Requirements:
Please output the lines shown below exactly as they appear.

Data shown:
## BEGIN
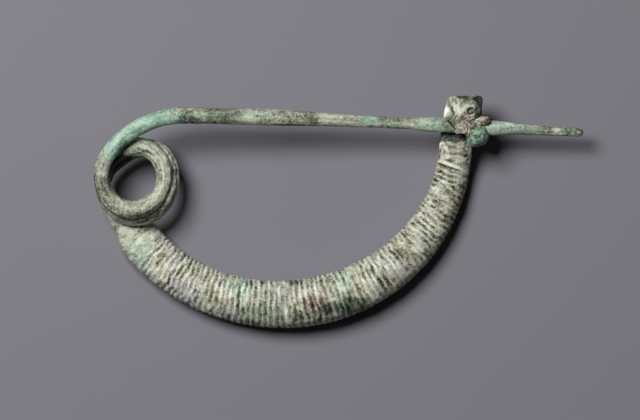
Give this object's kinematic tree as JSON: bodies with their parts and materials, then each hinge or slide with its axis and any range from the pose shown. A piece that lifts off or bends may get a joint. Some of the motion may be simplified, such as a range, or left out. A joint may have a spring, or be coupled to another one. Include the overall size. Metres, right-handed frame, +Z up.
{
  "type": "fibula brooch",
  "caption": "Ancient bronze arch fibula: a ribbed bow, a coiled spring and a long pin held in a hooked catch, with green patina.",
  "frame": {"origin": "under the middle of the brooch's box, on the surface it lies on", "axes": "+X along the pin to its tip, +Y from the bow to the pin, +Z up from the surface it lies on"},
  "size_m": [0.08, 0.038, 0.0122],
  "materials": {
    "patinated_bronze": "corroded green and grey patina"
  },
  "bodies": {
    "root": {"fibula": "patinated_bronze"}
  },
  "joints": []
}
## END
Answer to this exercise:
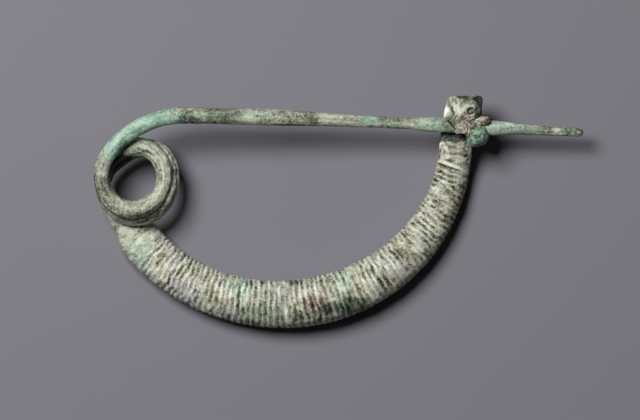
Give this object's kinematic tree as JSON: bodies with their parts and materials, then each hinge or slide with its axis and any range from the pose shown. A piece that lifts off or bends may get a joint. Some of the motion may be simplified, such as a range, or left out. A joint may have a spring, or be coupled to another one. Include the overall size. Metres, right-handed frame, +Z up.
{
  "type": "fibula brooch",
  "caption": "Ancient bronze arch fibula: a ribbed bow, a coiled spring and a long pin held in a hooked catch, with green patina.",
  "frame": {"origin": "under the middle of the brooch's box, on the surface it lies on", "axes": "+X along the pin to its tip, +Y from the bow to the pin, +Z up from the surface it lies on"},
  "size_m": [0.08, 0.038, 0.0122],
  "materials": {
    "patinated_bronze": "corroded green and grey patina"
  },
  "bodies": {
    "root": {"fibula": "patinated_bronze"}
  },
  "joints": []
}